Referring to the question whether polygamy could be overruled as contrary to the natural law basis of the Constitution, in the penultimate paragraph of the Story essay on "Natural Law," he says the following (my emphasis here): "EVERY GOVERNMENT is bound to establish courts of justice, to provide for the punishment of crimes, to enforce the obligation of legal contracts, TO ENCOURAGE MARRIAGES, TO PROHIBIT IMMORALITY,to cultivate a sense of religious obligation, to allow a free exercise of religious worship, and a free expression of religious opinion, so far as it is not inconsistent with the public peace and safety." The natural law of course is what binds "every government," including the US Constitution, to take these actions. Whatever difficulties our present day right wing and left wing positivists may have, there is no doubt at all that Justice Story would have no problem in treating polygamy (and same-sex marriage) as unconstitutional, and I am almost as certain that abortion would fall for the identical reason.

To Dennis: This is a fascinating question. Am I a legal positivist because I believe that same-sex marriage is just nuts and destructive of the family but still believe that the Const. allows for if it is enacted by correct legal procedure? Polygamy?

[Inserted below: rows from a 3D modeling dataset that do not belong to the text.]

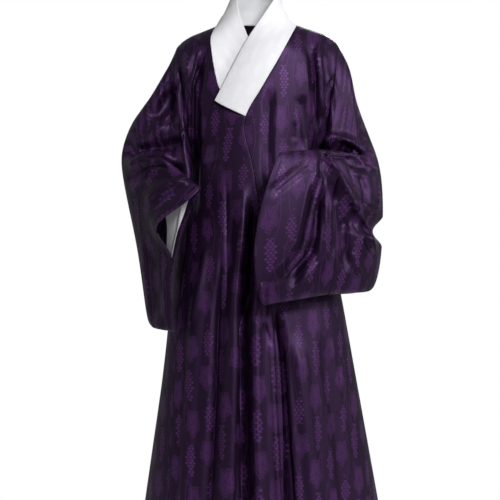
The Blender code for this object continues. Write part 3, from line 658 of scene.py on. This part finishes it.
# Body panels: turn of the grid, sewn sides, hemmed sides
PANELS = {
    "front_left": (1.0, ["top", "first", "last"], ["bottom"]),
    "overlap_panel": (1.0, ["last"], ["first", "bottom"]),
    "front_right": (-1.0, ["top", "last"], ["bottom"]),
    "back_left": (-1.0, ["top", "first", "last"], ["bottom"]),
    "back_right": (1.0, ["top", "first", "last"], ["bottom"]),
}

# Widths of a sleeve: rows of its grid, sewn sides, hemmed sides
SLEEVE_WIDTHS = {
    "upper": (slice(0, UPPER_SLEEVE_ROWS + 1), ["top", "bottom"], []),
    "lower": (slice(UPPER_SLEEVE_ROWS, None), ["top"], ["bottom"]),
}

# Columns of a sleeve's ring, opened along its lower seam
OPENED = (ARM_ROWS - np.arange(2 * ARM_ROWS + 1)) % (2 * ARM_ROWS)

# Studio: lamp name, place, width in metres, power in watts
LAMPS = (
    ("key", (1.5, -3.9, 1.5), 0.9, 134),
    ("right side", (3.2, -1.4, 0.8), 1.6, 48),
    ("left side", (-3.2, -1.4, 0.6), 1.6, 5),
    ("back", (0.6, 3.8, 1.4), 1.6, 110),
)
LAMP_TARGET = (0.0, 0.0, -0.55)
SENSOR_WIDTH = 36.0
ROOM_LIGHT = 0.20
LIGHT_WHITE = (1.0, 1.0, 1.0, 1.0)
FLOOR_HEIGHT = -1.48
FLOOR_RADIUS = 1.0
FLOOR_SIDES = 96
FLOOR_ROUGHNESS = 0.9
FLOOR_COLOUR = (0.90, 0.90, 0.91, 1.0)
FLOOR_FADE_AT = 0.78
FLOOR_FADE_RUN = 0.36
BLACK = (0.0, 0.0, 0.0, 1.0)

# Damask repeat, in metres of cloth
COLUMN_WIDE = 0.047
COLUMN_DROP = 0.38       # share of the repeat by which each next column hangs lower
COLUMN_VARIES = 2.4      # turn, in radians, by which each next column differs
REPEAT_TALL = 0.205
WINDING = 0.004          # how far a column winds to each side
BERRY_PITCH = 0.0092
BERRY_RISE = 0.86 * BERRY_PITCH
BERRY_SIZE = 0.0037
CLUSTER_LONG = 0.088
CLUSTER_VARIES = 0.018
CLUSTER_HALF = 0.017
CLUSTER_TAPER = 0.3      # power by which a cluster rounds off at its upper end
LEAF_PLACE = (0.002, -0.052)
LEAF_HALF = 0.0175
LEAF_VARIES = 0.002
LEAF_STRETCH = 0.50      # a leaf's width as a share of its height
LEAF_LOBES = 5.0
LOBE_DEPTH = 0.0026
LEAF_TEETH = 15.0
TOOTH_DEPTH = 0.0009
VEIN_HALF = 0.0012
INNER_LINE_AT = 0.82     # share of the leaf's half width
INNER_LINE_HALF = 0.0010
VEIN_FADE = 0.8          # how much of the leaf's satin its veins take away
STEM_PLACE = -0.012
STEM_SWAY = 0.010
STEM_HALF = 0.0009
CURL_PLACE = (-0.014, -0.008)
CURL_RADIUS = 0.0050
LEAF_SATIN = 0.7         # strength of the figure's parts beside the berries' 1
STEM_SATIN = 0.5
EDGE_SOFT = {"cluster": 0.0004, "berry": 0.0012, "leaf": 0.0012, "vein": 0.0008, "stem": 0.0007}

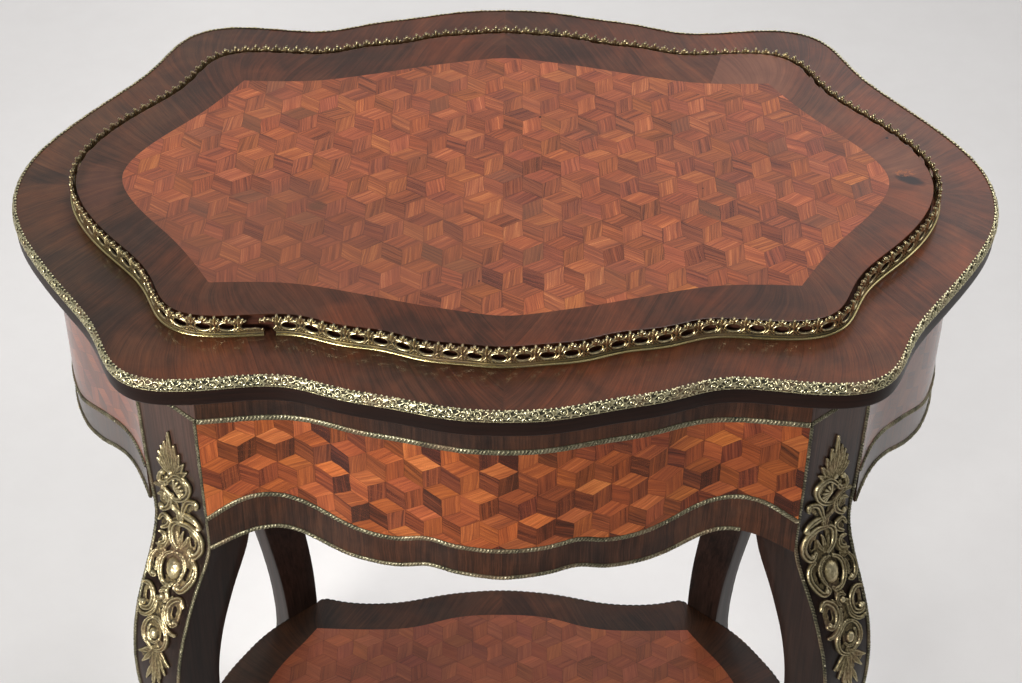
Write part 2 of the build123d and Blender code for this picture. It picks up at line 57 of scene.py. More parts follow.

Abortion? Well, no: Legal positivism means there’s no higher law that the positive law of your country. But even if I know there is such a law, I might still think that our Courts are limited to the text of the Constitution and compelled most of the time to give the benefit of the doubt to laws enacted by legislatures. Or: I could not be a legal positivist and still think that "natural law" untethered from specific constitutional texts can’t be a foundation for judicial review, because the Court is composed of judges, not philosophers etc. But if the Supreme Court allows Mass. its gay marriages, it seems to me it would have to reverse the reigning precedent and allow Utah its polygamy (if the dissident Mormons win control of the legislature or if the twelve apostles get another revelation).